According to the results, the CFSv2 and ECMWFv5.1 models performed better at LT0 than LT1 and LT2, on average. However, the outcomes for LT0 and LT1 were somewhat comparable. A significance test was performed on the measures to assess whether LT0 significantly outperformed LT1. Considering that a 99 percent confidence interval was used, the significance threshold was 1 percent.
Figure 8 and
Figure 9 show the
p-values for the difference between LT0 and LT1 for volumetric and categorical metrics. The figures demonstrate that the
p-values for all metrics are extremely small (less than 0.01), indicating that LT0 significantly outperformed LT1. In
Figure 8, the bias of CFSv2 as seen in the near-flat trend line occurs because the analyzed region exhibits little long-term change in the variable considered over the study period, likely due to relatively stable climatic conditions and compensating variations within sub-regions. This was a clear example of how LT0 and LT1 differed, and thus the superior performance of LT0. Consequently, LT0 was used for all subsequent analyses.
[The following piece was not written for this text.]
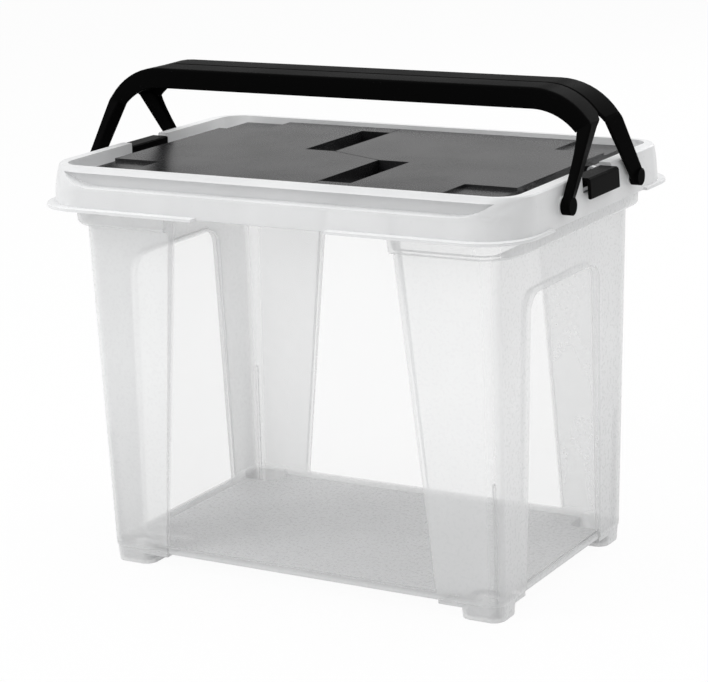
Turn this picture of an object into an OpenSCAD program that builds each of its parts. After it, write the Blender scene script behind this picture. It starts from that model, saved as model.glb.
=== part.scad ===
// Portable file box: a clear tub for hanging folders, a lid frame with two
// winged flaps, two latches and two carrying handles that meet over the middle.
// X runs along the long side, Y to the back, Z up. The box stands on Z = 0.

/* [Tub] */
// Half length of the tub wall just above the floor
tub_half_x = 152.8; // [140:0.1:170]
// Half depth of the tub wall just above the floor
tub_half_y = 97.2; // [90:0.1:110]
// How much further out the end walls are at the shoulder
tub_draft_x = 3.8; // [1:0.1:6]
// How much further out the long walls are at the shoulder
tub_draft_y = 8.6; // [4:0.1:12]
// Height of the floor's underside above the table
foot_h = 10.3; // [6:0.1:16]
// Height of the wall from the floor's underside to the shoulder
tub_wall_h = 233; // [200:1:260]
// Wall thickness of the tub
tub_wall = 2; // [1.6:0.1:2.6]
// Corner radius of the tub at the floor
tub_corner_r = 9; // [7:0.5:14]
// Width of the bevel where the floor meets the walls
floor_bevel = 5; // [2:0.5:8]

/* [Shoulder and rim] */
// How far the shoulder stands out from the end walls
shoulder_out_x = 11.6; // [9:0.1:13]
// How far the shoulder stands out from the long walls
shoulder_out_y = 6; // [4:0.1:7]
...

3.1.2. Dakadal Intercomparisons of Model Performances
The performance of the models with respect to gauge at dekadal (10 days mean) time scale is evaluated in this section.
Figure 10 displays the findings of the dekadal analysis for volumetric metrics across Africa. The results shows that the CC values for CFSv2 are fairly good across the region (>0.4), with a few exceptions in South, West, and East Africa (
Figure 10a,d). The ECMWFv5.1 had the highest CC values of the two, with almost all stations having a CC value greater than 0.5. The CC values for ECMWFv5.1 were higher than those for CFSv2 in West Africa, as a strong positive association was found between the gauge data and the ECMWFv5.1. Although relatively high values for CFSv2 were seen throughout Africa, the bias values for both models were relatively small. Most notably, in East and South Africa, we saw relatively high RMSE values for CFSv2, while West Africa had the lowest values, indicating good skill of CFSv2 in the sub-region. Besides a few small spikes in East and South Africa with values no higher than 40 mm, ECMWFv5.1 showed modest RMSE values across Africa. ECMWFv5.1 values for West Africa were also better than those for other sub-regions.
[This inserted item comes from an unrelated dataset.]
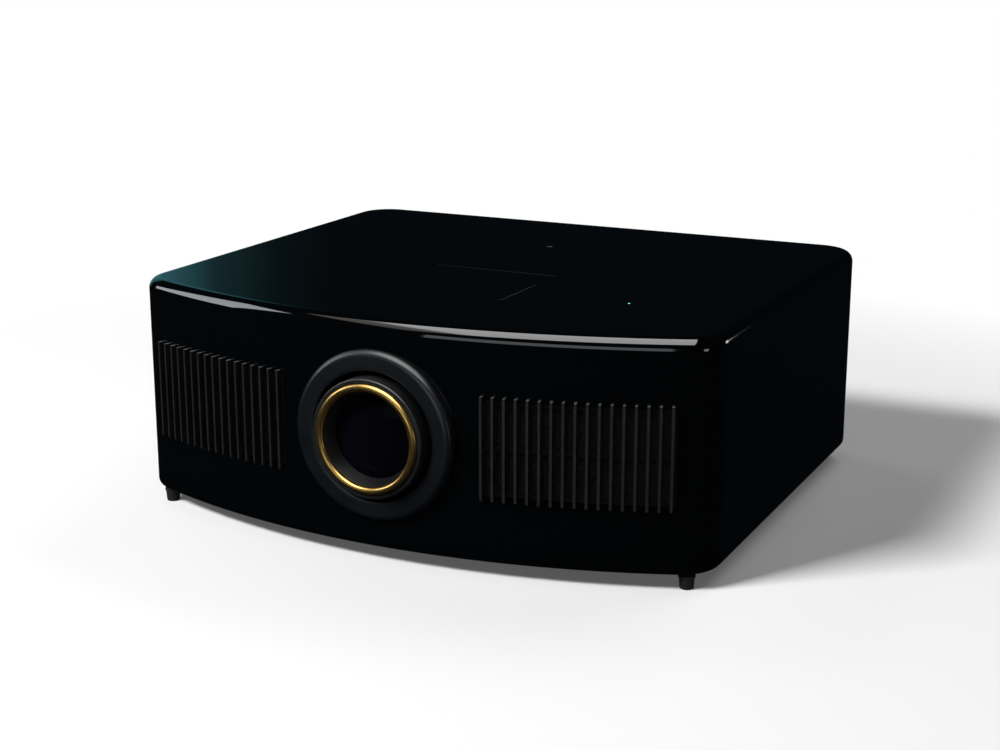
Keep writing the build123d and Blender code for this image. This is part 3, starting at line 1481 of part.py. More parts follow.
# Metal-shelled sockets on the main board
socket_front = panel_y + 0.5
with BuildPart() as metal_sockets:
    # Network socket
    block(
        (lan_x - lan_size[0] / 2, socket_front - 21, board_top),
        (lan_x + lan_size[0] / 2, socket_front, board_top + lan_size[1]),
    )
    block(
        (lan_x - 5.9, socket_front - 12, board_top + 2.4),
        (lan_x + 5.9, socket_front + 1, board_top + 9.2), mode=Mode.SUBTRACT,
    )
    block(
        (lan_x - 3.0, socket_front - 12, board_top + 9.0),
        (lan_x + 3.0, socket_front + 1, board_top + 11.6), mode=Mode.SUBTRACT,
    )
    # Picture sockets with a tongue
    for x in hdmi_spots:
        block(
            (x - hdmi_size[0] / 2, socket_front - 12, board_top),
            (x + hdmi_size[0] / 2, socket_front, board_top + hdmi_size[1]),
        )
        with BuildSketch(elevation(socket_front)) as mouth:
            with Locations((x, board_top + hdmi_size[1] / 2)):
                Rectangle(hdmi_size[0] - 1.2, hdmi_size[1] - 1.2)
            chamfer(mouth.vertices().group_by(Axis.Y)[0], 1.6)
        extrude(amount=8.0, mode=Mode.SUBTRACT)
        block((x - 5.2, socket_front - 9, board_top + 2.4), (x + 5.2, socket_front - 1.5, board_top + 3.4))
    # D-shaped sockets with their flange and two screw posts
    for x, columns, rows in ((d_sub_spots[0], 5, 3), (d_sub_spots[1], 5, 2)):
        block((x - 8, panel_y - 14, board_top), (x + 8, panel_y - panel_thickness - seat_gap, d_sub_z + 4))
        block((x - 8, panel_y - panel_thickness - 1, d_sub_z - 4), (x + 8, panel_y + 0.5, d_sub_z + 4))
        with BuildSketch(elevation(panel_y + 0.9)):
            with Locations((x, d_sub_z)):
                RectangleRounded(*d_sub_flange, 1.5)
        extrude(amount=0.9)
        with BuildSketch(elevation(panel_y + 6.4)):
            with Locations((x, d_sub_z)):
                Trapezoid(d_sub_shell[0] - 0.6, d_sub_shell[1] - 0.4, 80.0, rotation=180)
        extrude(amount=6.0)
        with BuildSketch(elevation(panel_y + 7)):
            with Locations((x, d_sub_z)):
                with GridLocations(2.29, 2.2, columns, rows):
                    Circle(0.5)
        extrude(amount=5.0, mode=Mode.SUBTRACT)
        for side in (-1, 1):
            with BuildSketch(elevation(panel_y + 5.5)):
                with Locations((x + side * 12.5, d_sub_z)):
                    RegularPolygon(2.9, 6)
                    Circle(1.4, mode=Mode.SUBTRACT)
            extrude(amount=5.0)
    # Trigger jack
    block((trigger_x - 5, panel_y - 16, board_top), (trigger_x + 5, panel_y - panel_thickness, rca_z + 5))
    bar_y(trigger_x, panel_y - panel_thickness - 1, panel_y + 3.5, rca_z, trigger_radius)
    bar_y(trigger_x, panel_y - 12, panel_y + 4, rca_z, 1.8, mode=Mode.SUBTRACT)
metal_sockets.part.label = "metal_sockets"
export_step(metal_sockets.part, "parts/metal_sockets.step")

# Round video sockets
with BuildPart() as rca_sockets:
    for x in rca_spots:
        block((x - 7, panel_y - 14, board_top), (x + 7, panel_y - panel_thickness, rca_z + 7))
        bar_y(x, panel_y - panel_thickness - 1, panel_y + 9, rca_z, rca_radius)
        bar_y(x, panel_y + 1, panel_y + 10, rca_z, 3.4, mode=Mode.SUBTRACT)
        bar_y(x, panel_y, panel_y + 8.5, rca_z, 2.4)
        bar_y(x, panel_y - 8, panel_y + 10, rca_z, 1.6, mode=Mode.SUBTRACT)
rca_sockets.part.label = "rca_sockets"
export_step(rca_sockets.part, "parts/rca_sockets.step")

# Leads inside the casing: mains lead, lamp lead and the chip's flat cable
lead_radius = 3.0
supply_end_y = supply_high[1] - 2
lamp_lead_x = -right_x + 60.0
lead_bend = 8.0
with BuildPart() as inner_leads:
    mains_top = body_bottom + inlet_middle - 20
    mains_low = supply_top + 8
    lamp_low = floor_z + 18
    lamp_high = lens_z - 16
    for x, start, end, high, low in (
        (inlet_x, inlet_back, supply_end_y, mains_top, mains_low),
        (lamp_lead_x, ballast_low[1], path_y + lamp_half, lamp_low, lamp_high),
    ):
        middle = (start + end) / 2
        with BuildLine() as route:
            FilletPolyline(
                (x, start, high), (x, middle + lead_bend, high), (x, middle - lead_bend, low), (x, end, low),
                radius=lead_bend,
            )
        with BuildSketch(Plane(origin=(x, start, high), x_dir=(1, 0, 0), z_dir=(0, -1, 0))):
            Circle(lead_radius)
        sweep(path=route.wires()[0])
    flat_start = front_y + chip_board_back + 4
    flat_high = lens_z - chip_board_half_z + 3.5
    flat_low = board_top + 2.5
    with BuildSketch(Plane.YZ.offset(-10)):
        with BuildLine():
            FilletPolyline(
                (flat_start, flat_high), (flat_start + 14, flat_high),
                (flat_start + 20, flat_low), (back_y - 102, flat_low), radius=4.0,
            )
        trace(line_width=0.8)
    extrude(amount=20)
inner_leads.part.label = "inner_leads"
export_step(inner_leads.part, "parts/inner_leads.step")

# Fans behind the grilles, each on a baffle plate that stands on the floor
fan_middle = (window_start + window_end) / 2
fan_front = baffle_setback + baffle_thickness


# A plane across the air path of one side, a distance behind the bowed front, facing inwards.
def air_plane(side, depth):
    angle = side * fan_middle / front_radius
    x, y = front_point(side * fan_middle, -depth)
    return Plane(
        origin=(x, y, lens_z), x_dir=(cos(angle), sin(angle), 0), z_dir=(-sin(angle), cos(angle), 0),
    )


with BuildPart() as air_baffles:
    for side in (-1, 1):
        with BuildSketch(air_plane(side, baffle_setback)):
            with Locations((0, -(floor_z + baffle_height / 2 - lens_z))):
                Rectangle(2 * baffle_half_width, baffle_height)
            Circle(fan_bore, mode=Mode.SUBTRACT)
        extrude(amount=baffle_thickness)
        with BuildSketch(air_plane(side, baffle_setback)):
            with Locations((0, lens_z - floor_z - 1)):
                Rectangle(2 * baffle_half_width, 2)
        extrude(amount=12)
air_baffles.part.label = "air_baffles"
export_step(air_baffles.part, "parts/air_baffles.step")

hub_disc = 2.5
with BuildPart() as fan_frames:
    for side in (-1, 1):
        with BuildSketch(air_plane(side, fan_front)):
            RectangleRounded(fan_size, fan_size, 4.0)
            Circle(fan_bore, mode=Mode.SUBTRACT)
            with GridLocations(fan_size - 9.5, fan_size - 9.5, 2, 2):
                Circle(2.2, mode=Mode.SUBTRACT)
        extrude(amount=fan_depth)
        with BuildSketch(air_plane(side, fan_front + fan_depth - hub_disc)):
            Circle(fan_hub_radius - 1)
            with PolarLocations(0, 4, start_angle=45):
                with Locations((fan_bore / 2, 0)):
                    Rectangle(fan_bore + 2, 3.0)
        extrude(amount=hub_disc)
fan_frames.part.label = "fan_frames"
export_step(fan_frames.part, "parts/fan_frames.step")

blade_pitch = 32.0
blade_chord = 20.0
blade_root = fan_hub_radius - 1.5
blade_tip = fan_bore - 1.5
rotor_length = 20.0
rotor_start = fan_front + fan_depth - hub_disc - running_gap - rotor_length
for side, rotor_name in ((-1, "left_fan_rotor"), (1, "right_fan_rotor")):
    with BuildPart() as rotor:
        with BuildSketch(air_plane(side, rotor_start)):
            Circle(fan_hub_radius)
        extrude(amount=rotor_length)
        hub_plane = air_plane(side, rotor_start + rotor_length / 2)
        for blade in range(fan_blades):
            turn = 2 * pi * blade / fan_blades
            outwards = hub_plane.x_dir * cos(turn) + hub_plane.y_dir * sin(turn)
            sideways = hub_plane.y_dir * cos(turn) - hub_plane.x_dir * sin(turn)
            normal = sideways * cos(radians(blade_pitch)) + hub_plane.z_dir * sin(radians(blade_pitch))
            with BuildSketch(Plane(origin=hub_plane.origin, x_dir=outwards, z_dir=normal)):
                with Locations(((blade_root + blade_tip) / 2, 0)):
                    Rectangle(blade_tip - blade_root, blade_chord)
            extrude(amount=0.7, both=True)
    rotor.part.label = rotor_name
    export_step(rotor.part, f"parts/{rotor_name}.step")
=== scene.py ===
import json
import math

import bpy
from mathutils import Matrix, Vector


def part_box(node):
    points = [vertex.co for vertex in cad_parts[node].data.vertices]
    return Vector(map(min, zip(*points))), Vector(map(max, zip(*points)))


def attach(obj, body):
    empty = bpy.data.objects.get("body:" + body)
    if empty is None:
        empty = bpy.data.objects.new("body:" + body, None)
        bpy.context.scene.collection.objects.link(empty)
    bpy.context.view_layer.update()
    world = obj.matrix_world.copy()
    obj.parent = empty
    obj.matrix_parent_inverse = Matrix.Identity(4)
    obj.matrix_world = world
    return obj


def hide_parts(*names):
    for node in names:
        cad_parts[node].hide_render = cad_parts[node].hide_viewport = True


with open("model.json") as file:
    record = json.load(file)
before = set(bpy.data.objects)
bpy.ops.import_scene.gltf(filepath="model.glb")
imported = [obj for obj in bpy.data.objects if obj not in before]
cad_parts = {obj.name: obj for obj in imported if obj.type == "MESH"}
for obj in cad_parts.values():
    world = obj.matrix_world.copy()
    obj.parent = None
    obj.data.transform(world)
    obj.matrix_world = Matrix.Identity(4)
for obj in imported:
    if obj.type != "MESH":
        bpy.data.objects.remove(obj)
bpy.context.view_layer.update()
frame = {"nodes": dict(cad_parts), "record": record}
cadNodes = frame["nodes"]
bodies = frame["record"]["behaviour"]["bodies"]
bodyOf = {node: body for body, members in bodies.items() for node in members}
mm = 0.001
print("stage: frame loaded,", len(cadNodes), "nodes")


# Small helpers for selecting and finishing

def deselectAll():
    if bpy.context.object and bpy.context.object.mode != "OBJECT":
        bpy.ops.object.mode_set(mode="OBJECT")
    bpy.ops.object.select_all(action="DESELECT")


def selectOnly(piece):
    deselectAll()
    piece.select_set(True)
    bpy.context.view_layer.objects.active = piece


def editMode(piece):
    selectOnly(piece)
    bpy.ops.object.mode_set(mode="EDIT")
    bpy.ops.mesh.select_mode(type="VERT")


def objectMode():
    bpy.ops.object.mode_set(mode="OBJECT")


def settle(piece):
    selectOnly(piece)        # the place goes into the mesh, the object stays at the origin
    bpy.ops.object.transform_apply(location=True, rotation=True, scale=True)


def applyModifier(piece, kind, **settings):
    selectOnly(piece)
    modifier = piece.modifiers.new(kind.lower(), kind)
    for name, value in settings.items():
        setattr(modifier, name, value)
    bpy.ops.object.modifier_apply(modifier=modifier.name)


# Flat faces keep their own normal, so that they mirror the room as flat ones do
def softenEdges(piece, width):
    sharpAngle = math.radians(32.0)
    applyModifier(
        piece, "BEVEL", width=width, segments=2, limit_method="ANGLE", angle_limit=sharpAngle,
        use_clamp_overlap=True,
    )
    selectOnly(piece)
    bpy.ops.object.shade_smooth_by_angle(angle=sharpAngle)
    applyModifier(piece, "WEIGHTED_NORMAL", mode="FACE_AREA", weight=50, keep_sharp=True)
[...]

Figure 11 depicts the dekadal categorical metrics for CFSv2 and ECMWFv5.1 over Africa’s sub-regions. CFSv2 and ECWMF-S5 were found to have greater PODs in East and South Africa (POD of approximately 1). POD values measured by CFSv2 and ECMWFv5.1 in West Africa are 0–1 and 0.5–1, respectively. This demonstrates ECMWFv5.1’s ability to detect more dekadal rainfall occurrences than CFSv2 within West Africa. The CSI values of CFSv2 and ECMWFv5.1 were relatively comparable within East Africa, ranging from 0.4 to 1 for both models. A comparable CSI was also obtained for both datasets within South Africa. Yet, throughout West Africa, the CSI values for CFSv2 and ECMWFv5.1 ranged from 0 to 1 and 0.25 to 1, respectively. As a result, both datasets showed that South Africa exhibited relatively high CSI, followed by East Africa and West Africa.
Within West Africa, the FAR values range from 0 to 1 and from 0 to 0.7 for CFSv2 and ECMWFv5.1, respectively. This demonstrates that CFSv2 observed higher FAR within West Africa than ECMWFv5.1. Nonetheless, the FAR recorded by both datasets within East and South Africa were quite comparable. Consequently, within East and South Africa, FAR ranged from 0 to 0.6 and 0 to 0.3, respectively. As a result, both datasets showed very low FAR within South Africa, followed by East and West Africa. This illustrates that CFSv2 and ECMWFv5.1 detected more erroneous dekadal rainfall in West Africa than in East and South Africa. The FBI values for the entire continent were modest (<2 mm) for both models, showing that the models performed better at dekadal time frames (
Table 5).
Over dekadal time scales, ECMWFv5.1 outperforms CFSv2 in all sub-regions, depicting the model’s capacity to reflect the rainfall pattern over the continent better. Both models may be best suited for hydrological studies in West Africa. Generally, while product performance declines with rising lead times, it improves with greater temporal resolutions.